Ok remember just above I said mode 3 and 4 are BGR and BGRA respectivly. This is not good because if we use this as a texture is say OpenGL it needs to be in RGB or RGBA format. So we ensure the mode here and we need to flip the red and blue bytes around in the data.
To flip the bytes we are doing some very basic index math because the data in the pointer is technically an array it allows us to hop the right number of indicies in this case 2 because RGB will always be a triplet and we don't care about A or G because the are in the proper location. If you don't understand the pointer and array nomenclature feel free to ask in the comments or read the K&R book if you can get a hold of a copy.
Finally we return our structure to the caller.
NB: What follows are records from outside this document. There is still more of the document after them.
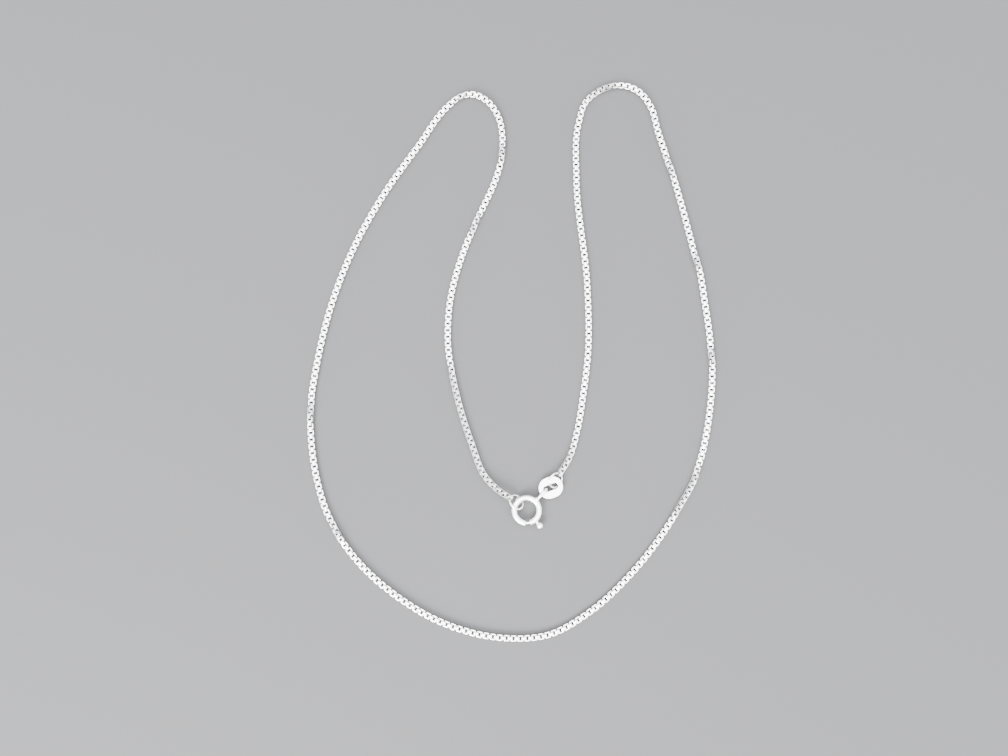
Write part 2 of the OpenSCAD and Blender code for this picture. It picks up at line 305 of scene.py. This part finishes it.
def handled_silver():
    """Shader group: what handling leaves on polished silver, and painted shade in its crevices, as a
    colour, a roughness and a height.
    """
    group = bpy.data.node_groups.new("handled silver and painted shade", "ShaderNodeTree")
    for name, value in (("Grain per metre", 2500.0), ("Polish", 0.1), ("Wear", 0.15),
                        ("Tarnish", 0.1), ("Painted shade amount", 0.0)):
        tree_input(group, name, "NodeSocketFloat", value)
    tree_input(group, "Bright", "NodeSocketColor", (0.95, 0.94, 0.92, 1))
    tree_input(group, "Dull", "NodeSocketColor", (0.62, 0.58, 0.52, 1))
    # The near-black colour of the painted shade in crevices
    tree_input(group, "Painted shade colour", "NodeSocketColor", (0.035, 0.032, 0.031, 1))
    for name, kind in (("Colour", "NodeSocketColor"), ("Roughness", "NodeSocketFloat"),
                       ("Height", "NodeSocketFloat")):
        group.interface.new_socket(name=name, in_out="OUTPUT", socket_type=kind)
    node = group.nodes.new
    link = group.links.new
    maths = partial(add_maths, group)
    given = node("NodeGroupInput").outputs
    out = node("NodeGroupOutput").inputs
    where = node("ShaderNodeTexCoord").outputs["Object"]

    def noise(scale, detail, vector=where):
        n = node("ShaderNodeTexNoise")
        n.inputs["Detail"].default_value = detail
        link(vector, n.inputs["Vector"])
        feed(group, n.inputs["Scale"], scale)
        return n.outputs["Fac"]

    # Hairline scratches run three ways; each is the peaks of a noise stretched into lines
    stretch = 14
    scratch_peaks = (0.6, 0.75)
    lines = None
    for angles in ((0.3, 0.2, 0.4), (0.9, -0.6, 2.1), (-0.5, 1.1, 1.2)):
        slant = node("ShaderNodeMapping")
        slant.inputs["Rotation"].default_value = angles
        slant.inputs["Scale"].default_value = (1, stretch, stretch)
        link(where, slant.inputs["Vector"])
        grain = noise(given["Grain per metre"], 2, slant.outputs[0])
        one = add_range(group, grain, *scratch_peaks, 0, 1)
        lines = one if lines is None else maths("MAXIMUM", lines, one)
    # Tarnish lies in clouds about a millimetre wide, and handling leaves shallow dents half as wide,
    # less deep than the scratches
    clouds_per_metre, cloud_edges = 900, (0.35, 0.7)
    dents_per_metre, dent_depth = 1800, 0.4
    cloud = add_range(group, noise(clouds_per_metre, 4), *cloud_edges, 0, 1)
    dents = maths("MULTIPLY", noise(dents_per_metre, 3), dent_depth)
    stain = maths("MULTIPLY", cloud, given["Tarnish"])
    # Tarnish clouds dull the colour, then painted shade darkens it by the given amount
    colour = given["Bright"]
    for amount, tone in ((stain, "Dull"), (given["Painted shade amount"], "Painted shade colour")):
        mix = node("ShaderNodeMix")
        mix.data_type = "RGBA"
        link(amount, mix.inputs["Factor"])
        link(colour, mix.inputs["A"])
        link(given[tone], mix.inputs["B"])
        colour = mix.outputs["Result"]
    link(colour, out["Colour"])
    # Clouds are worn half as much as scratches, and what is dark is rougher too
    cloud_wear, dark_roughness = 0.5, 0.25
    dark = maths("MINIMUM", maths("ADD", stain, given["Painted shade amount"]), 1)
    worn = maths("ADD", lines, maths("MULTIPLY", cloud, cloud_wear))
    scuffed = maths("MULTIPLY", worn, given["Wear"])
    rough = maths("ADD", maths("ADD", given["Polish"], scuffed), maths("MULTIPLY", dark, dark_roughness))
    link(rough, out["Roughness"])
    link(maths("SUBTRACT", dents, lines), out["Height"])
    return group


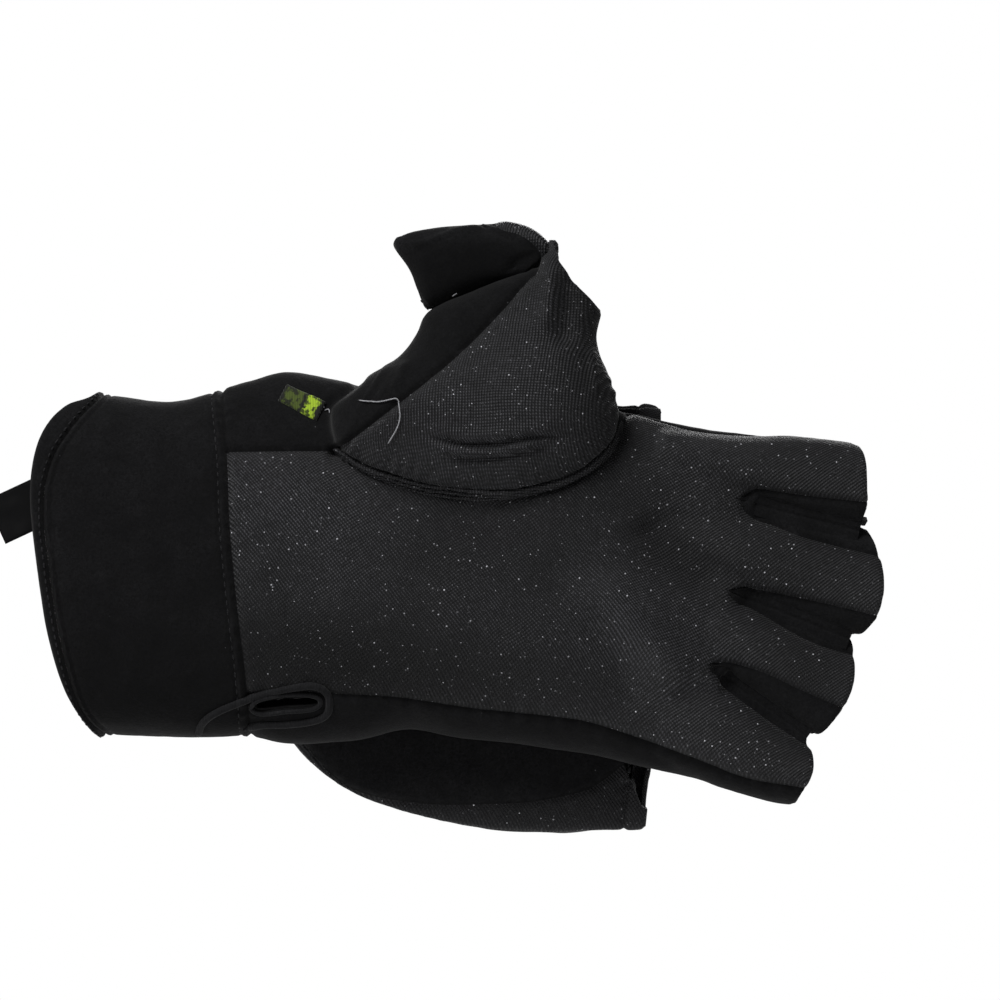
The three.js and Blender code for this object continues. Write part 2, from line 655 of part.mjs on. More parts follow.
const twill = material(0x2b2b2e, 0.62);
const fleece = material(0x141416, 0.95);
const binding = material(0x18181a, 0.85);
addPiece("cuff_band", cuffBand, fleece);
addPiece("cuff_hem", cuffHem, binding);
addPiece("palm_panel", palmPanel, twill);
addPiece("back_panel", backPanel, fleece);
gussets.forEach((gusset) => {
  addPiece(gusset.name, body.intersect(gusset.region), fleece);
});
addPiece("thumb_panel", thumbPanel, twill);
addPiece("thumb_back", thumbBack, fleece);
addPiece("thumb_cap", cap, fleece);
addPiece("thumb_seam", thumbRoll, binding);
addPiece("slit_binding", slitEdge, binding);
addPiece("hood_back_panel", hoodSkin.intersect(hoodFrontRegion).subtract(hoodHemAndSeam), fleece);
addPiece("hood_palm_panel", hoodSkin.subtract(hoodFrontAndSeam).subtract(hoodHemAndSeam), twill);
addPiece("hood_hem", hoodSkin.intersect(hoodHemRegion), binding);
addPiece("thumb_side_patch", patch, material(0x7f9a1e, 0.7));
addPiece("wrist_label", label, binding);

export default glove;
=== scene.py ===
import math

import bmesh
import bpy
import numpy as np
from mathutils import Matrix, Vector, noise
from mathutils.bvhtree import BVHTree


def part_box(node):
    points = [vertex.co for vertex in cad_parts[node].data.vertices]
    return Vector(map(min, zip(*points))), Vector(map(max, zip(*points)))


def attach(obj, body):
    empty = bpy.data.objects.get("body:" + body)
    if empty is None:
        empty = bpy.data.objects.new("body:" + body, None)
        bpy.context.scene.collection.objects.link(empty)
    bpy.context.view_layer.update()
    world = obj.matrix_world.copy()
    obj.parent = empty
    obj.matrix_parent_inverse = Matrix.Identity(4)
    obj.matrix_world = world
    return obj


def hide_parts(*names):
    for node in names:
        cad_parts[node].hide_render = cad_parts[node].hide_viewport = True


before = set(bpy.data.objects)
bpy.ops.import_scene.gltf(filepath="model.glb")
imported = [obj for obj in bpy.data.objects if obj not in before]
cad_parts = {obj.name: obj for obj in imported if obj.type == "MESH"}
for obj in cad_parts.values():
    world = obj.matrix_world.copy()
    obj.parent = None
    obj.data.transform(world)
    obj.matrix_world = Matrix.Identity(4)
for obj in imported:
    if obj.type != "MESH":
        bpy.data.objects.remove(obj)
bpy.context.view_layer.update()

# Dressing of the convertible fishing glove. Lengths are millimetres until a mesh is made of them.
print("frame loaded")

# Camera level with the glove, palm towards it
camera = {"at": (0.1278, -1.3, 0.01806), "lens": 168.5, "sensor": 36.0}
cameraData = bpy.data.cameras.new("camera")
cameraData.lens = camera["lens"]
cameraData.sensor_width = camera["sensor"]
cameraObject = bpy.data.objects.new("camera", cameraData)
cameraObject.location = camera["at"]
cameraObject.rotation_euler = (math.pi / 2, 0, 0)
bpy.context.scene.collection.objects.link(cameraObject)
bpy.context.scene.camera = cameraObject

# The glove's own sizes and section tables, the same as the solid model has
size = {
    "cuffLength": 54.0,
    "handLength": 179.0,
    "palmWidth": 96.6,
    "gloveDepth": 44.0,
    "stallDepth": 25.0,
    "hoodDepth": 36.0,
    "capDepth": 15.0,
    "capMiddle": -0.3,
    "trunkSquare": 2.5,
    "limbSquare": 2.3,
}
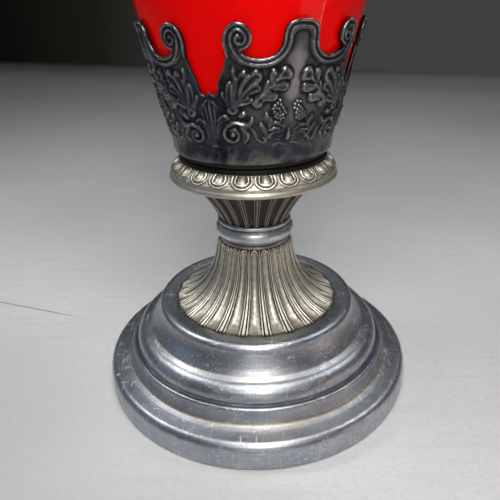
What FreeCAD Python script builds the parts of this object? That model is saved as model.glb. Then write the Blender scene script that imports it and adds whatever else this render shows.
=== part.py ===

Our last function is free_tga_data this one is important due to the rules above. The tgaimage module allocated data so it is it's responsibility to provide the means to clean it up.

Here is really simple we take in the structure as an argument and make sure it is not NULL as calling free on a NULL pointer is undefined and will likley segfault the application. If all is good we FIRST clean up the imgData portion of the structure. If we don't do this it will leak as it was a separate malloc. Then we free the rest of the tgadata structure from memory.

Hopefully this post was helpful to some of the C programmers out there. This is a very nice example to demonstrate how clean a solution in C can be as well as allows for a nice demonstration on how best to avoid memory leaks in C applications due to various best practices. Not only this but it also demonstrates how to traverse a binary file using the files Offsets from nothing more then the specification.

That is all for now have a great day.